Your task is to print all of the material verbatim.

....

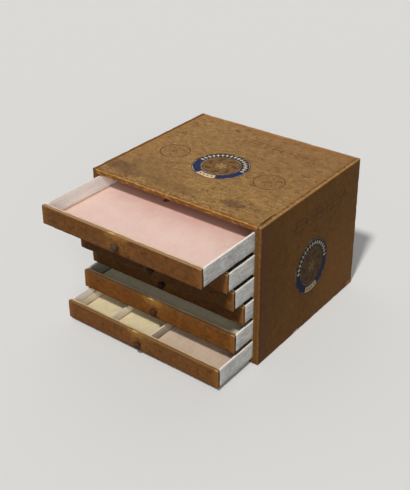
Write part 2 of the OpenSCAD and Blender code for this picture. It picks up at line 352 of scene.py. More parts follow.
def softened(source, name, arris_mm, dent_mm, step_mm, seed, box=None):
    """A copy of a node with its sharp arrises rounded and its edges dented, inwards only, cut fine enough to bend.
    Box is what the node is an outer part of; its edges are the ones that take the dents."""
    shape = bmesh.new()
    shape.from_mesh(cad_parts[source].data)
    bmesh.ops.remove_doubles(shape, verts=shape.verts, dist=2e-6)
    bmesh.ops.dissolve_limit(shape, angle_limit=radians(0.5), verts=shape.verts, edges=shape.edges)
    own_low, own_high = box_of(source)
    low, high = box or (own_low, own_high)
    centre, half = (low + high) / 2, (high - low) / 2

    def on_edge(point):
        return sum(half[i] - abs(point[i] - centre[i]) < 0.05 * mm for i in range(3)) > 1

    ridges = [edge for edge in shape.edges if edge.is_manifold and edge.calc_face_angle_signed() > radians(50)
              and all(on_edge(corner.co) for corner in edge.verts)]
    if ridges and arris_mm:
        bmesh.ops.bevel(shape, geom=ridges, offset=arris_mm * mm, offset_type="OFFSET", segments=2, profile=0.6,
                        affect="EDGES", clamp_overlap=True)
    for axis in range(3):
        count = int((own_high[axis] - own_low[axis]) / (step_mm * mm))
        for cut in range(1, count + 1):
            plane, way = Vector(), Vector()
            plane[axis] = own_low[axis] + cut * (own_high[axis] - own_low[axis]) / (count + 1)
            way[axis] = 1
            everything = [*shape.verts, *shape.edges, *shape.faces]
            bmesh.ops.bisect_plane(shape, geom=everything, dist=1e-7, plane_co=plane, plane_no=way)
    dent_reach = 4 * mm
    for corner in shape.verts:
        depth = [half[i] - abs(corner.co[i] - centre[i]) for i in range(3)]
        near = sorted(depth)[1] / dent_reach
        if near >= 1:
            continue
        where = corner.co * 75 + Vector((seed, seed, seed))
        bite = max(0, noise.noise(where) + 0.4 * noise.noise(where * 3.1) + 0.05)
        for i in range(3):
            if depth[i] < dent_reach:
                step = bite * dent_mm * mm * (1 - near)
                corner.co[i] -= step if corner.co[i] > centre[i] else -step
    mesh = bpy.data.meshes.new(name)
    shape.to_mesh(mesh)
    shape.free()
    return mesh


def dressed(name, mesh, source, body, slot, *materials, flat_from=35):
    """Makes an object of a mesh, which stands for a node and moves with its body. Its faces are shaded smooth
    where they meet at less than flat_from degrees."""
    mesh.shade_smooth()
    mesh.set_sharp_from_angle(angle=radians(flat_from))
    made = new_object(name, mesh, *materials)
    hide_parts(source)
    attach(made, body)


left_box, right_box = box_of("case_left_side"), box_of("case_right_side")
case_box = (left_box[0], right_box[1])
front_y, top_z, side_x = case_box[0].y, case_box[1].z, case_box[1].x


def line_at(tree, value, at, width):
    """1 where value is within half of width of at, with a soft edge."""
    return fall(tree, maths(tree, "ABSOLUTE", less(tree, value, at)), width / 2 - 0.1, width / 2 + 0.35)


def around_middle(tree, given):
    """A point's distance from a round print's middle, and its direction."""
    squares = maths(tree, "ADD", *(maths(tree, "POWER", given[key], 2) for key in ("Across", "Along")))
    return maths(tree, "SQRT", squares), maths(tree, "ARCTAN2", given["Along"], given["Across"])


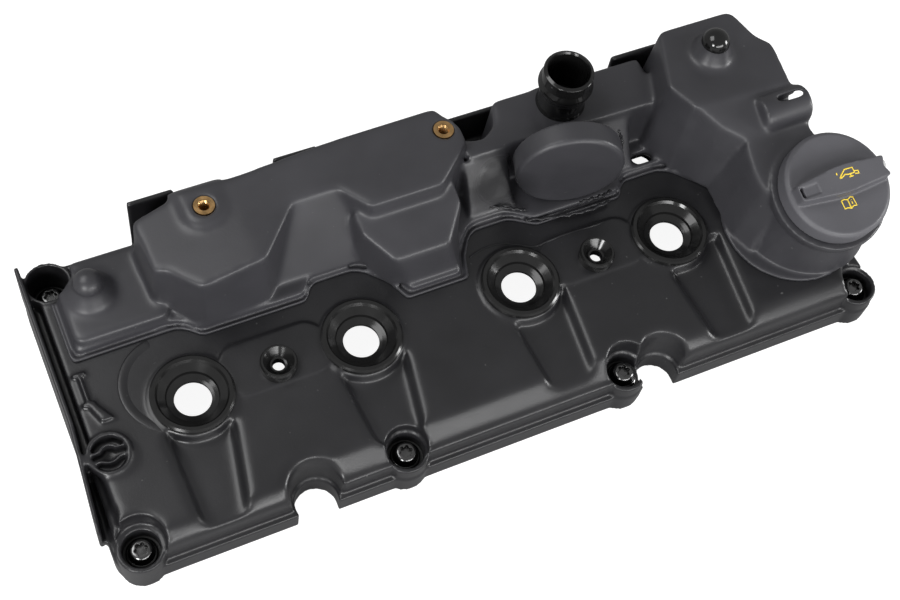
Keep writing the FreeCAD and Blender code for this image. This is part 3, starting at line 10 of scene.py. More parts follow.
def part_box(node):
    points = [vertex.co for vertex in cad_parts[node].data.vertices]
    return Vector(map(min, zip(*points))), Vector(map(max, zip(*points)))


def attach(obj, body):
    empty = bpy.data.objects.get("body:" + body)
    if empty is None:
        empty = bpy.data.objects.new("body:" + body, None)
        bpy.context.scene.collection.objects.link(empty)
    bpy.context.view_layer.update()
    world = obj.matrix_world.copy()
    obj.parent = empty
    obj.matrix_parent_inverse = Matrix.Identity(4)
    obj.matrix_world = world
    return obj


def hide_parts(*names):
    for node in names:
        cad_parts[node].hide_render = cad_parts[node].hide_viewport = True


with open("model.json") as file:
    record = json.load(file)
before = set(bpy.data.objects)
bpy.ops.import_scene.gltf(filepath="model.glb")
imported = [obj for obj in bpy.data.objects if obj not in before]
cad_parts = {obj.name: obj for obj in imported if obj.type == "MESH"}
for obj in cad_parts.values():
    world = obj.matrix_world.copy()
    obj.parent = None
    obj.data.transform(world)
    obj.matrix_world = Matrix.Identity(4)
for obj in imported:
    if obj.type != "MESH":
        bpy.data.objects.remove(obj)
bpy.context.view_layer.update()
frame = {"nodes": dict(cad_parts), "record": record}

....

[RESULT]
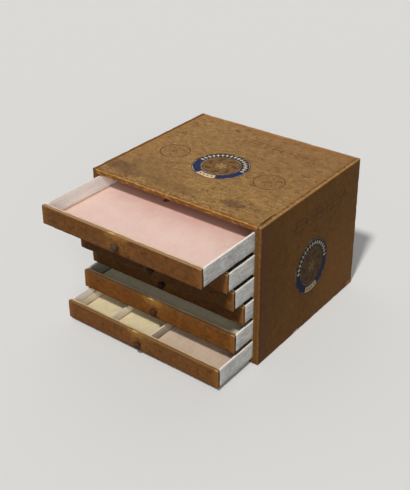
Write part 2 of the OpenSCAD and Blender code for this picture. It picks up at line 352 of scene.py. More parts follow.
def softened(source, name, arris_mm, dent_mm, step_mm, seed, box=None):
    """A copy of a node with its sharp arrises rounded and its edges dented, inwards only, cut fine enough to bend.
    Box is what the node is an outer part of; its edges are the ones that take the dents."""
    shape = bmesh.new()
    shape.from_mesh(cad_parts[source].data)
    bmesh.ops.remove_doubles(shape, verts=shape.verts, dist=2e-6)
    bmesh.ops.dissolve_limit(shape, angle_limit=radians(0.5), verts=shape.verts, edges=shape.edges)
    own_low, own_high = box_of(source)
    low, high = box or (own_low, own_high)
    centre, half = (low + high) / 2, (high - low) / 2

    def on_edge(point):
        return sum(half[i] - abs(point[i] - centre[i]) < 0.05 * mm for i in range(3)) > 1

    ridges = [edge for edge in shape.edges if edge.is_manifold and edge.calc_face_angle_signed() > radians(50)
              and all(on_edge(corner.co) for corner in edge.verts)]
    if ridges and arris_mm:
        bmesh.ops.bevel(shape, geom=ridges, offset=arris_mm * mm, offset_type="OFFSET", segments=2, profile=0.6,
                        affect="EDGES", clamp_overlap=True)
    for axis in range(3):
        count = int((own_high[axis] - own_low[axis]) / (step_mm * mm))
        for cut in range(1, count + 1):
            plane, way = Vector(), Vector()
            plane[axis] = own_low[axis] + cut * (own_high[axis] - own_low[axis]) / (count + 1)
            way[axis] = 1
            everything = [*shape.verts, *shape.edges, *shape.faces]
            bmesh.ops.bisect_plane(shape, geom=everything, dist=1e-7, plane_co=plane, plane_no=way)
    dent_reach = 4 * mm
    for corner in shape.verts:
        depth = [half[i] - abs(corner.co[i] - centre[i]) for i in range(3)]
        near = sorted(depth)[1] / dent_reach
        if near >= 1:
            continue
        where = corner.co * 75 + Vector((seed, seed, seed))
        bite = max(0, noise.noise(where) + 0.4 * noise.noise(where * 3.1) + 0.05)
        for i in range(3):
            if depth[i] < dent_reach:
                step = bite * dent_mm * mm * (1 - near)
                corner.co[i] -= step if corner.co[i] > centre[i] else -step
    mesh = bpy.data.meshes.new(name)
    shape.to_mesh(mesh)
    shape.free()
    return mesh


def dressed(name, mesh, source, body, slot, *materials, flat_from=35):
    """Makes an object of a mesh, which stands for a node and moves with its body. Its faces are shaded smooth
    where they meet at less than flat_from degrees."""
    mesh.shade_smooth()
    mesh.set_sharp_from_angle(angle=radians(flat_from))
    made = new_object(name, mesh, *materials)
    hide_parts(source)
    attach(made, body)


left_box, right_box = box_of("case_left_side"), box_of("case_right_side")
case_box = (left_box[0], right_box[1])
front_y, top_z, side_x = case_box[0].y, case_box[1].z, case_box[1].x


def line_at(tree, value, at, width):
    """1 where value is within half of width of at, with a soft edge."""
    return fall(tree, maths(tree, "ABSOLUTE", less(tree, value, at)), width / 2 - 0.1, width / 2 + 0.35)


def around_middle(tree, given):
    """A point's distance from a round print's middle, and its direction."""
    squares = maths(tree, "ADD", *(maths(tree, "POWER", given[key], 2) for key in ("Across", "Along")))
    return maths(tree, "SQRT", squares), maths(tree, "ARCTAN2", given["Along"], given["Across"])


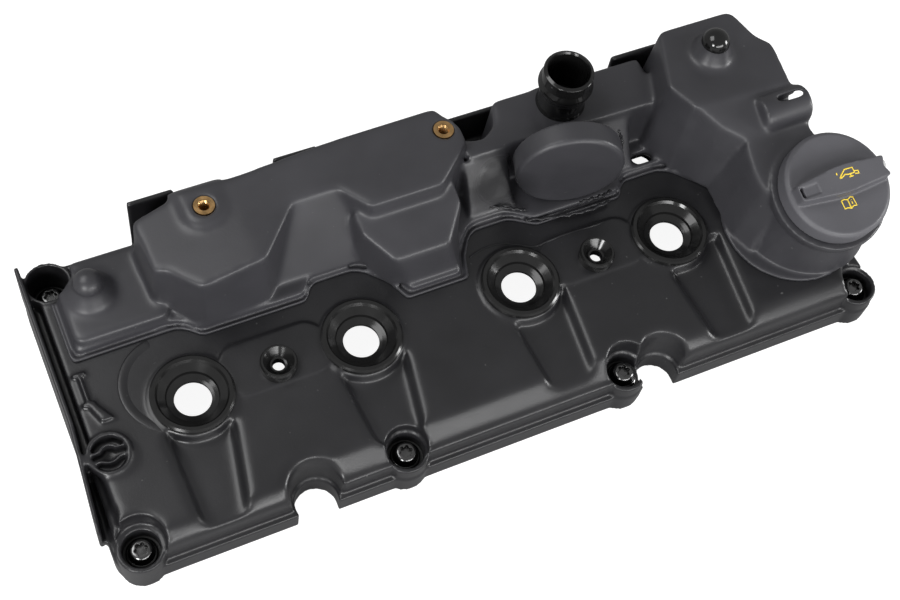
Keep writing the FreeCAD and Blender code for this image. This is part 3, starting at line 10 of scene.py. More parts follow.
def part_box(node):
    points = [vertex.co for vertex in cad_parts[node].data.vertices]
    return Vector(map(min, zip(*points))), Vector(map(max, zip(*points)))


def attach(obj, body):
    empty = bpy.data.objects.get("body:" + body)
    if empty is None:
        empty = bpy.data.objects.new("body:" + body, None)
        bpy.context.scene.collection.objects.link(empty)
    bpy.context.view_layer.update()
    world = obj.matrix_world.copy()
    obj.parent = empty
    obj.matrix_parent_inverse = Matrix.Identity(4)
    obj.matrix_world = world
    return obj


def hide_parts(*names):
    for node in names:
        cad_parts[node].hide_render = cad_parts[node].hide_viewport = True


with open("model.json") as file:
    record = json.load(file)
before = set(bpy.data.objects)
bpy.ops.import_scene.gltf(filepath="model.glb")
imported = [obj for obj in bpy.data.objects if obj not in before]
cad_parts = {obj.name: obj for obj in imported if obj.type == "MESH"}
for obj in cad_parts.values():
    world = obj.matrix_world.copy()
    obj.parent = None
    obj.data.transform(world)
    obj.matrix_world = Matrix.Identity(4)
for obj in imported:
    if obj.type != "MESH":
        bpy.data.objects.remove(obj)
bpy.context.view_layer.update()
frame = {"nodes": dict(cad_parts), "record": record}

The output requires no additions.